■ EXTRACTED INFORMATION
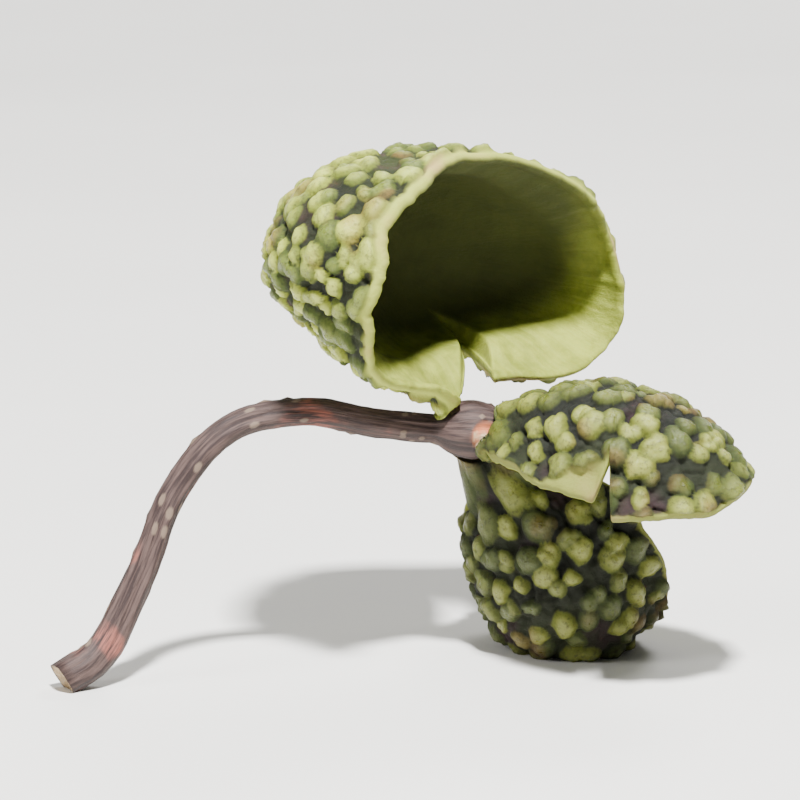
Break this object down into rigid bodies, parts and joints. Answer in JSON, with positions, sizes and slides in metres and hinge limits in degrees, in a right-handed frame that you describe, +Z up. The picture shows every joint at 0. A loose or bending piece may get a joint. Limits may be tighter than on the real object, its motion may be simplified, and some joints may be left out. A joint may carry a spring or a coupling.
{
  "type": "sichuan peppercorn sprig",
  "caption": "Dried green Sichuan pepper husks, empty and gaping, joined at their bases to the knob of a short drooping stalk that lies on a surface.",
  "frame": {"origin": "middle of the footprint, on the surface that the sprig lies on", "axes": "+X from the foot of the stalk towards the boat-shaped husk, +Y from the mouth of the open husk to the back, +Z up"},
  "size_m": [0.0122, 0.0066, 0.0095],
  "materials": {
    "rind": "dried green rind packed with raised oil glands, waxy on the gland tops, with a paler yellow-green lip and a smooth satin lining",
    "stalk": "dry reddish brown bark, matt, with lengthwise wrinkles"
  },
  "bodies": {
    "root": {"stalk": "stalk", "husk_open": "rind", "husk_side": "rind", "husk_under": "rind"}
  },
  "joints": []
}
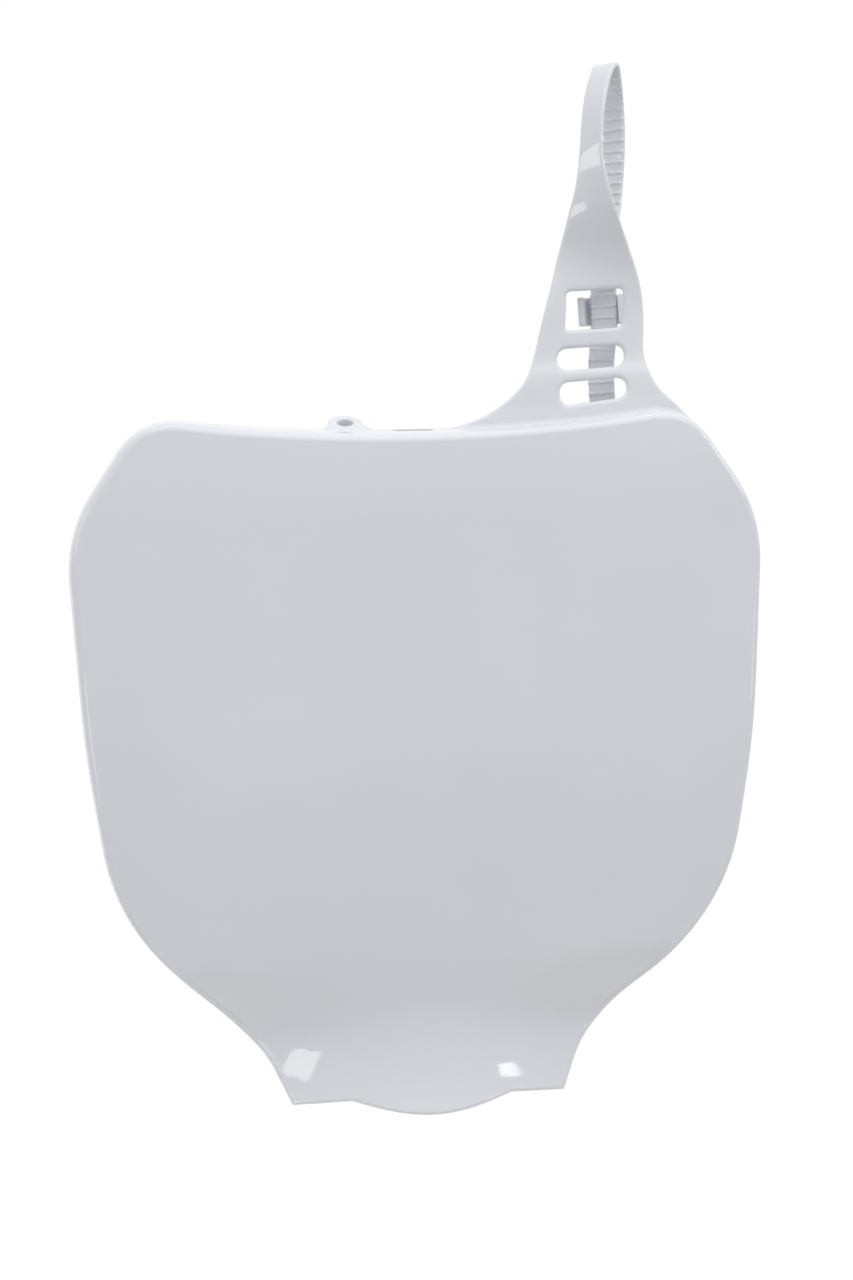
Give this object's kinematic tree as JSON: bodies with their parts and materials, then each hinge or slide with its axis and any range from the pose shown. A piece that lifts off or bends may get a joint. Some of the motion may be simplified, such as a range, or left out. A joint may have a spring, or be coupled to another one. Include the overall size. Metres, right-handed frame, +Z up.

■ WRITTEN REQUEST
Using the data above, output each line exactly.

■ SOLUTION BELOW
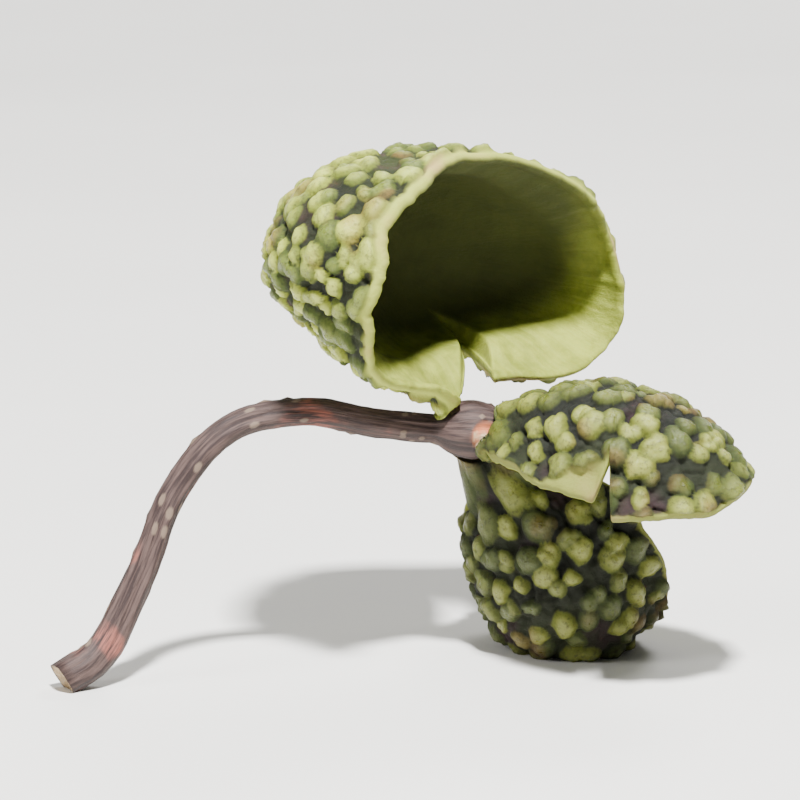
Break this object down into rigid bodies, parts and joints. Answer in JSON, with positions, sizes and slides in metres and hinge limits in degrees, in a right-handed frame that you describe, +Z up. The picture shows every joint at 0. A loose or bending piece may get a joint. Limits may be tighter than on the real object, its motion may be simplified, and some joints may be left out. A joint may carry a spring or a coupling.
{
  "type": "sichuan peppercorn sprig",
  "caption": "Dried green Sichuan pepper husks, empty and gaping, joined at their bases to the knob of a short drooping stalk that lies on a surface.",
  "frame": {"origin": "middle of the footprint, on the surface that the sprig lies on", "axes": "+X from the foot of the stalk towards the boat-shaped husk, +Y from the mouth of the open husk to the back, +Z up"},
  "size_m": [0.0122, 0.0066, 0.0095],
  "materials": {
    "rind": "dried green rind packed with raised oil glands, waxy on the gland tops, with a paler yellow-green lip and a smooth satin lining",
    "stalk": "dry reddish brown bark, matt, with lengthwise wrinkles"
  },
  "bodies": {
    "root": {"stalk": "stalk", "husk_open": "rind", "husk_side": "rind", "husk_under": "rind"}
  },
  "joints": []
}
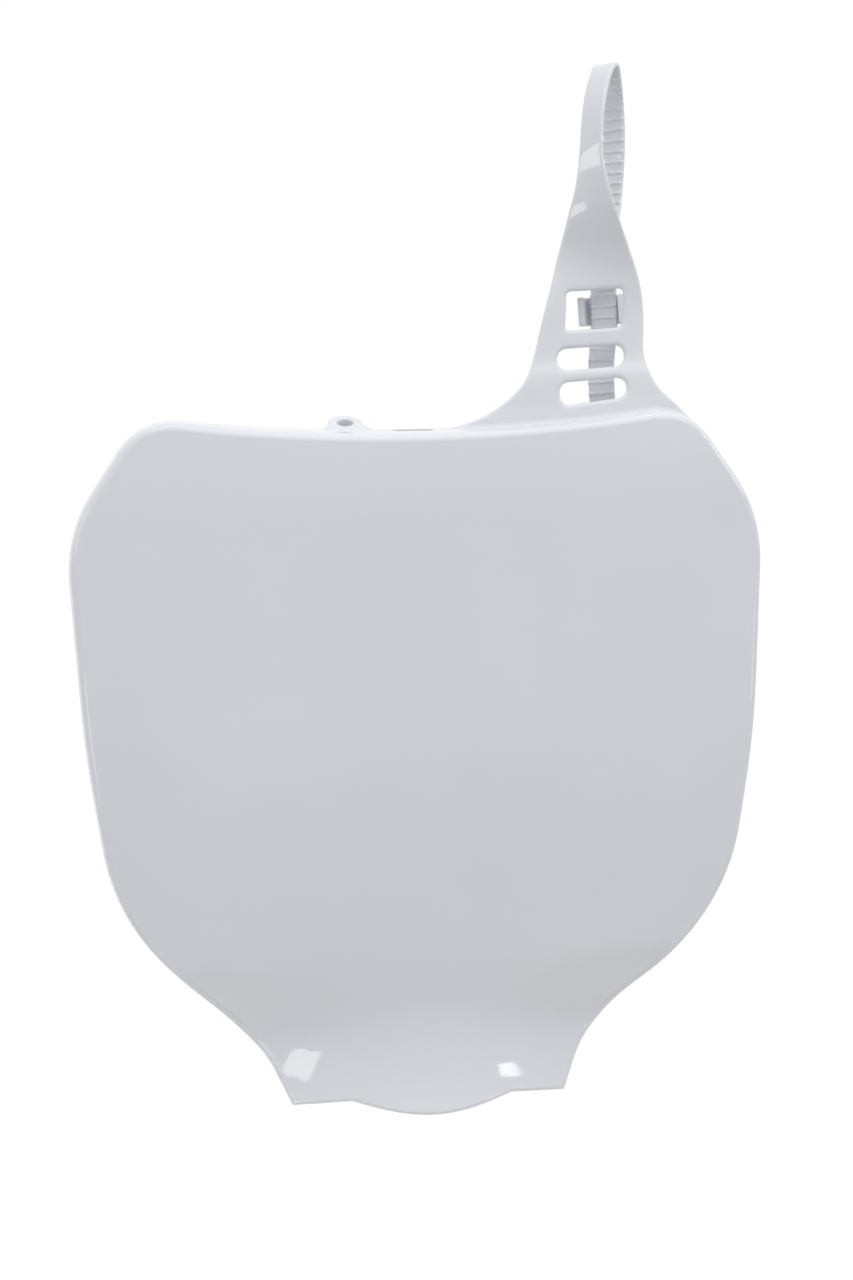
Give this object's kinematic tree as JSON: bodies with their parts and materials, then each hinge or slide with its axis and any range from the pose shown. A piece that lifts off or bends may get a joint. Some of the motion may be simplified, such as a range, or left out. A joint may have a spring, or be coupled to another one. Include the overall size. Metres, right-handed frame, +Z up.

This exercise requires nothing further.